Retainer creep is work done outside the agreed scope of the retainer. This is an increasingly risky area for advisers.
If an adviser has agreed to undertake work for a client in a specific area, and the client later asks the advisor to undertake a further specific piece of work, the advisor is likely to issue a new engagement letter or new schedule of services.
However, where the client merely asks a ‘quick question’ unrelated to the existing retainer, substantial risks arise. That work does not fall within the existing engagement letter, so none of the protections apply. As a result, there is ambiguity for the client and risk for the advisor.
The use of an ‘ad hoc’ clause in the engagement letter can be invaluable. This can say that the advisor will carry out ‘such additional work as we may agree between us in writing’ and will mean that the advisor can carry out some additional work under the terms of the existing engagement letter. It should not replace the need for a new engagement letter when substantial work is required but can be used when small general queries arise. Each firm should have its own policy as to when the ‘ad hoc’ clause should be used as opposed to issuing a new engagement letter or schedule of services.
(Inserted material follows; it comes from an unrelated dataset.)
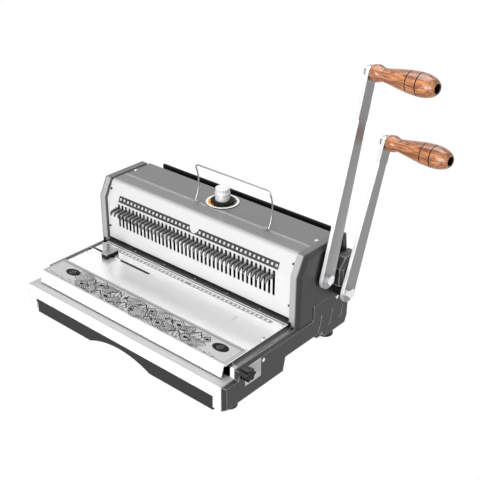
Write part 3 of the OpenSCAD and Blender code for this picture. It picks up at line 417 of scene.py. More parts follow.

When doing work under the auspices of any ‘ad hoc’ clause, the principles referred to above still apply. The client should agree in advance that the work will be carried out under that clause. That agreement should be recorded in writing (email is sufficient) and should set out the facts, the purpose of the advice and the advice itself. Of course, the use of such a clause enables the firm to charge a fee for that work.
Firms need to have a process for ensuring that staff are aware of the scope of the retainer on all matters, so that they are aware when the ad hoc clause needs to come into play, and receive training on how to operate any ad hoc policy that the firm puts in place.
By operating these measures, firms should be able to mitigate substantial risk of claims, earn additional fees and increase client satisfaction by avoiding misunderstandings between themselves and their clients as to the terms of their engagement.